>> Start

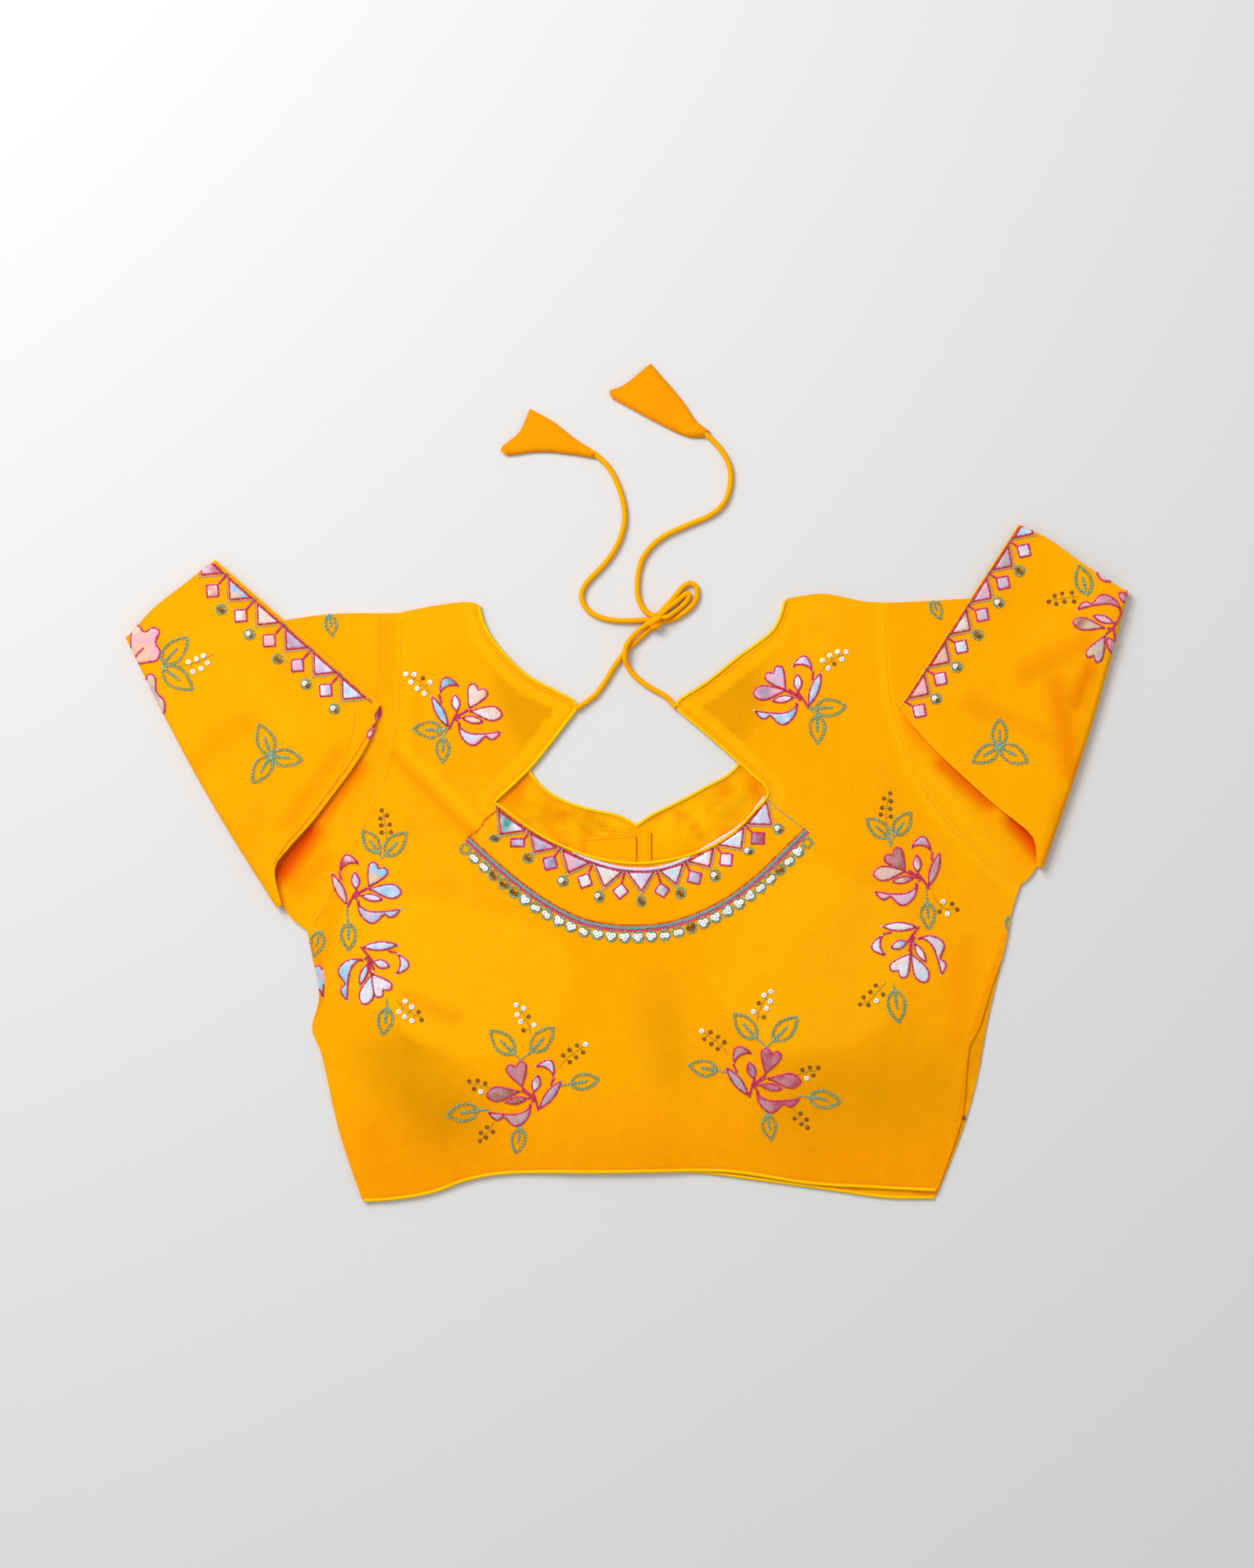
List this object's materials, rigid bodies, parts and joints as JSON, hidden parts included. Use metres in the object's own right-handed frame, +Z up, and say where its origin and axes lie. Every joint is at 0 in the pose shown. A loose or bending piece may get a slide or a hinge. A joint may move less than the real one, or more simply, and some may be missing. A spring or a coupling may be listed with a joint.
{
  "type": "choli blouse",
  "caption": "Cropped choli blouse laid flat with its back up: deep shaped back neck closed by a tied cord, applique flowers and folded-back elbow sleeves",
  "frame": {"origin": "middle of the underside of the laid-flat blouse's box, cord left out, on the surface it lies on", "axes": "+Z up out of the surface, +X across the blouse towards the sleeve on the right of the picture, +Y from hem to neck"},
  "size_m": [0.677, 0.5665, 0.0088],
  "materials": {
    "marigold_cotton": "plain thin cotton, slightly see-through, matt",
    "lemon_piping": "bias piping, slightly shinier than the cloth",
    "marigold_cord": "stitched cloth cord, matt",
    "pad_cloth": "soft pale padding cloth, matt"
  },
  "bodies": {
    "root": {"back_panel": "marigold_cotton", "front_left": "marigold_cotton", "front_right": "marigold_cotton", "sleeve_left": "marigold_cotton", "sleeve_right": "marigold_cotton", "placket_underlap": "marigold_cotton", "placket_eye_strip": "marigold_cotton", "neck_piping_back": "lemon_piping", "neck_piping_front_left": "lemon_piping", "neck_piping_front_right": "lemon_piping", "hem_piping_back": "lemon_piping", "hem_piping_front_left": "lemon_piping", "hem_piping_front_right": "lemon_piping", "cuff_piping_left": "lemon_piping", "cuff_piping_right": "lemon_piping", "cup_pad_left": "pad_cloth", "cup_pad_right": "pad_cloth", "dori_left": "marigold_cord", "dori_right": "marigold_cord", "dori_knot": "marigold_cord", "dori_bow_outer": "marigold_cord", "dori_bow_inner": "marigold_cord", "dori_tail_left": "marigold_cord", "dori_tail_right": "marigold_cord", "tassel_left": "marigold_cord", "tassel_right": "marigold_cord"}
  },
  "joints": []
}
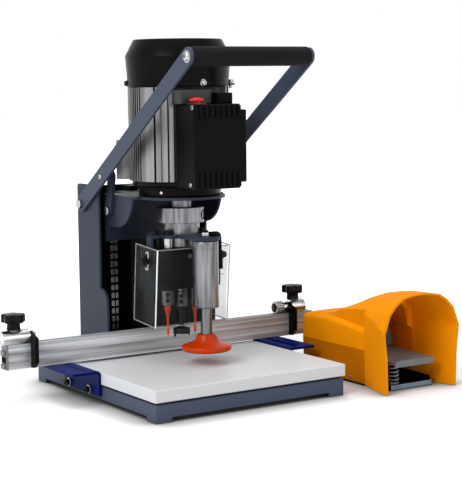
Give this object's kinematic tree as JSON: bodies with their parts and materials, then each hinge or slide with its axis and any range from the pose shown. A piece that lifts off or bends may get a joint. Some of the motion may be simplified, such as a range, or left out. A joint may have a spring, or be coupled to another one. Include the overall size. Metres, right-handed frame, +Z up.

>> End

PROBLEM DETAILS:
Extract the full listing and reproduce each line exactly.

EXPECTED ANSWER:
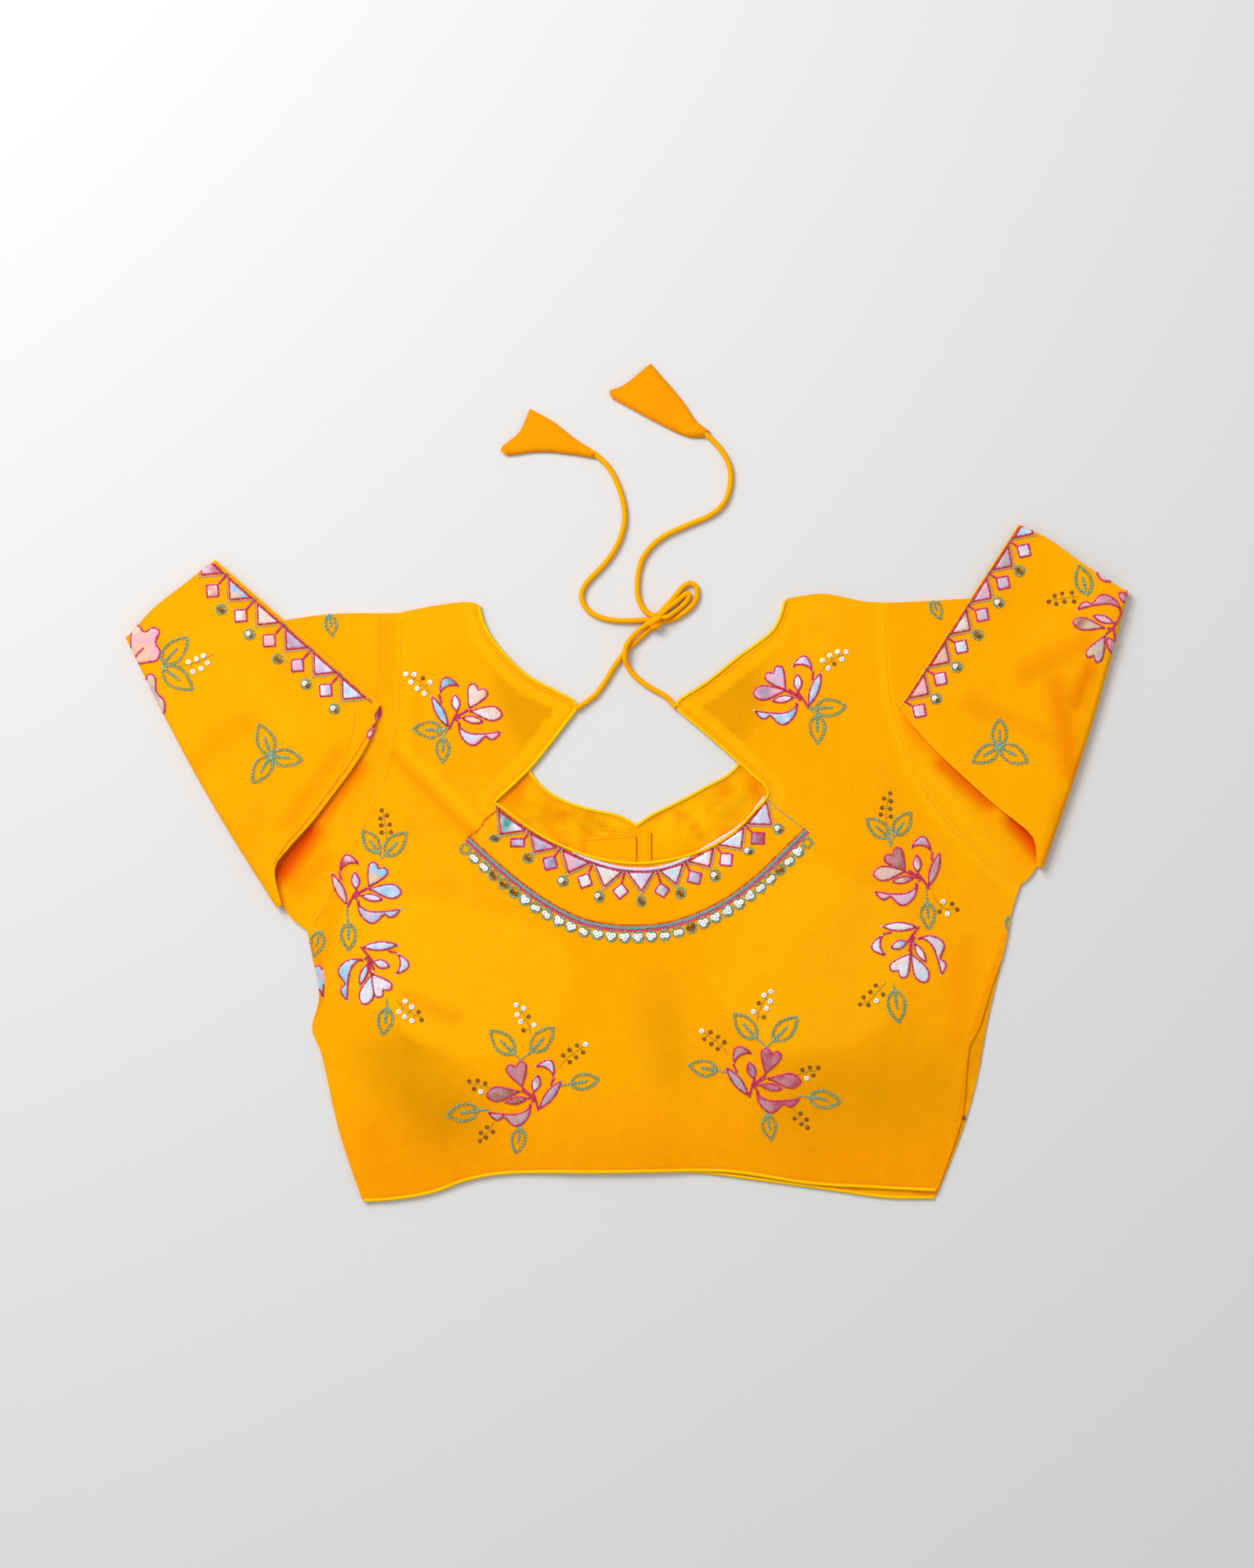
List this object's materials, rigid bodies, parts and joints as JSON, hidden parts included. Use metres in the object's own right-handed frame, +Z up, and say where its origin and axes lie. Every joint is at 0 in the pose shown. A loose or bending piece may get a slide or a hinge. A joint may move less than the real one, or more simply, and some may be missing. A spring or a coupling may be listed with a joint.
{
  "type": "choli blouse",
  "caption": "Cropped choli blouse laid flat with its back up: deep shaped back neck closed by a tied cord, applique flowers and folded-back elbow sleeves",
  "frame": {"origin": "middle of the underside of the laid-flat blouse's box, cord left out, on the surface it lies on", "axes": "+Z up out of the surface, +X across the blouse towards the sleeve on the right of the picture, +Y from hem to neck"},
  "size_m": [0.677, 0.5665, 0.0088],
  "materials": {
    "marigold_cotton": "plain thin cotton, slightly see-through, matt",
    "lemon_piping": "bias piping, slightly shinier than the cloth",
    "marigold_cord": "stitched cloth cord, matt",
    "pad_cloth": "soft pale padding cloth, matt"
  },
  "bodies": {
    "root": {"back_panel": "marigold_cotton", "front_left": "marigold_cotton", "front_right": "marigold_cotton", "sleeve_left": "marigold_cotton", "sleeve_right": "marigold_cotton", "placket_underlap": "marigold_cotton", "placket_eye_strip": "marigold_cotton", "neck_piping_back": "lemon_piping", "neck_piping_front_left": "lemon_piping", "neck_piping_front_right": "lemon_piping", "hem_piping_back": "lemon_piping", "hem_piping_front_left": "lemon_piping", "hem_piping_front_right": "lemon_piping", "cuff_piping_left": "lemon_piping", "cuff_piping_right": "lemon_piping", "cup_pad_left": "pad_cloth", "cup_pad_right": "pad_cloth", "dori_left": "marigold_cord", "dori_right": "marigold_cord", "dori_knot": "marigold_cord", "dori_bow_outer": "marigold_cord", "dori_bow_inner": "marigold_cord", "dori_tail_left": "marigold_cord", "dori_tail_right": "marigold_cord", "tassel_left": "marigold_cord", "tassel_right": "marigold_cord"}
  },
  "joints": []
}
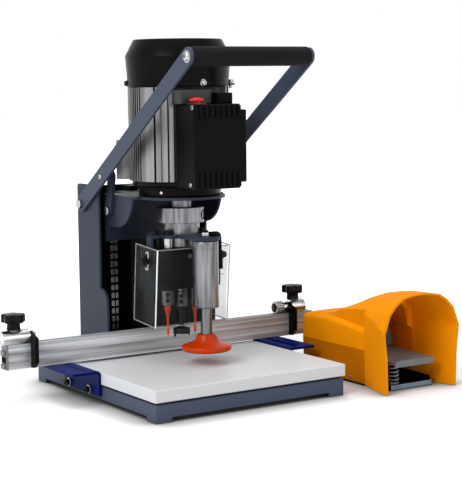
Give this object's kinematic tree as JSON: bodies with their parts and materials, then each hinge or slide with its axis and any range from the pose shown. A piece that lifts off or bends may get a joint. Some of the motion may be simplified, such as a range, or left out. A joint may have a spring, or be coupled to another one. Include the overall size. Metres, right-handed frame, +Z up.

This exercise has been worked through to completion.